Dawn

Dawn

Sunday, June 17, 2007

The British practice of taking laws – especially those from the EU – and applying them with a rigour unknown in the rest of Europe is known as ‘gold plating’. I’m reminded of this by the news that, after the July 1 introduction of a ban on smoking in public places, there’ll have to be No Smoking signs in UK churches. As someone has asked, when did you last see anyone smoking in a church? And will candles be exempt?

I regularly say that what I really dislike about nationalism is its divisiveness. In Scotland, the new ‘nationalist’ government has announced the abolition of the university fees system which, ironically, only the votes of Scottish Labour MPs secured for the UK as a whole. Here’s a comment on this from today’s Telegraph - From 2009 Scottish students will be able to attend Scottish universities for free. But English, Welsh and Northern Irish students who wish to study in Scotland will still have to pay £1,700 a year. However, under bizarre EU rules that permit discrimination within a nation but not between nations, students from the rest of the EU won't pay a bean. This means a Welshman studying in Scotland will find himself considerably worse off than a German doing the same thing. It is patent madness.

The writer goes on to say The United Kingdom is slowly becoming like one of those dysfunctional families that, when confronted with a restaurant bill, starts squabbling fiercely over who ordered the starter and who held back on the pudding. This, of course, is an inevitable consequence of devolution: regional autonomy means regional inequality, and all the sniping that gradually seeps in when citizens of the same state are treated manifestly differently. Remind you of anywhere?

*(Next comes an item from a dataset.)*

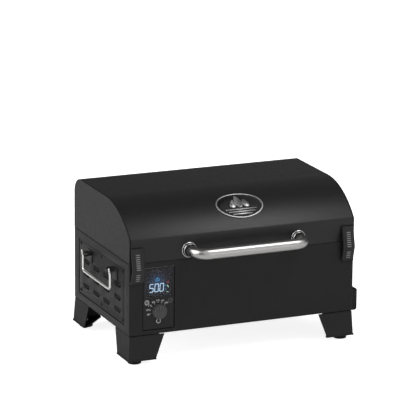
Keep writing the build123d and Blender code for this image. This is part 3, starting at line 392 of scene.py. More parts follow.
def copy_of(node, name, material, bevel=0.4, angle=32):
    """A copy of a CAD node with merged flat faces and rounded edges, which replaces it."""
    source = frame["nodes"][node]
    shape = bmesh.new()
    shape.from_mesh(source.data)
    bmesh.ops.remove_doubles(shape, verts=shape.verts, dist=1e-6)
    bmesh.ops.dissolve_limit(
        shape, angle_limit=radians(0.8), verts=shape.verts, edges=shape.edges, delimit={"NORMAL"}
    )
    body = source["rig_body"]
    finish_piece(shape, name, material, body, [node], bevel, angle)


def add_box(shape, low, high):
    """Box between two corners."""
    corners = []
    for x in (low[0], high[0]):
        for y in (low[1], high[1]):
            corners += [shape.verts.new((x, y, z)) for z in (low[2], high[2])]
    sides = [(0, 1, 3, 2), (4, 6, 7, 5), (0, 4, 5, 1), (2, 3, 7, 6), (0, 2, 6, 4), (1, 5, 7, 3)]
    for side in sides:
        shape.faces.new([corners[i] for i in side])


def box_shape(low, high):
    """New bmesh with one box in it."""
    shape = bmesh.new()
    add_box(shape, low, high)
    return shape


def add_prism(shape, outline, vector):
    """Prism from a closed outline of points, pushed along a vector."""
    near = [shape.verts.new(p) for p in outline]
    far = [shape.verts.new(Vector(p) + vector) for p in outline]
    shape.faces.new(near)
    shape.faces.new(list(reversed(far)))
    for i in range(len(near)):
        j = (i + 1) % len(near)
        shape.faces.new((near[i], far[i], far[j], near[j]))


def ring_of(centre, u, v, radius, count):
    """Points round a circle in the plane of u and v."""
    turns = [2 * pi * i / count for i in range(count)]
    return [centre + u * (radius * cos(t)) + v * (radius * sin(t)) for t in turns]


def bridge(shape, loops, closed_ends=True):
    """Skin a list of equal point loops, one after another."""
    rings = [[shape.verts.new(p) for p in loop] for loop in loops]
    count = len(rings[0])
    for near, far in zip(rings, rings[1:]):
        for i in range(count):
            j = (i + 1) % count
            shape.faces.new((near[i], near[j], far[j], far[i]))
    if closed_ends:
        shape.faces.new(list(reversed(rings[0])))
        shape.faces.new(rings[-1])
    return rings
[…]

Economics is one of those subjects in which there are as many opinions as there are people willing to express them. Especially when it comes to the housing market in Spain. Time, as I keep saying, will tell and I have two bets on the events of the next year or two. Meanwhile, though, here’s a recent comment which merits inclusion as [almost] the last thing I’m going to write on this subject for a long while. The author, by the way, is anonymous but I suspect it’s Gordon Brown - It's hard to know what lies behind [pessimistic] commentaries like these. A good old property crash and economic crisis is definitely in some people's interest, so there's no shortage of experts willing to go on the record and make their case, in the hope of talking up the crisis. At the same time, the economy keeps growing away, and house prices remain stable in metropolitan areas - except for those sellers who put their house on the market at very optimistic asking prices. Nobody seems to be making the basic distinction between housing markets in Alicante or Murcia and those of Madrid, Barcelona, Bilbao etc. The fact is that nobody knows what lies around the corner. Any crisis is going to hit not just Spain, but most of the rest of the EU where asset prices are equally inflated. Maybe UK-based analysts will be proved right, but maybe they are just making a name for themselves by playing on the fears of the hundreds of thousands of Brits who have invested in Spain? Easy way to get your name into the Daily Telegraph, nothing like a free bit of branding!

By the way, the two bets I have on are:-

Macro economic: Within 2 years, the decline/collapse of the housing market will cause considerable pain for those on the Spanish plain, and

Micro economic: No one will occupy any of the houses being built in front of mine within 12 months from 13 June. Despite more than a year’s work so far.

Finally, a possible explanation for my inability to find creosote products in my local shops. They’ve been banned by the EU. Apparently, if you want your poles treated with creosote in the UK, you have to send them over to companies in France, who will do the job and send them back to you. Possibly with a carbon footprint certificate attached. France, of course, is a founder-member of the EU.

But a question is left hanging in the air – Is this an EU law which has actually been fully implemented in Spain?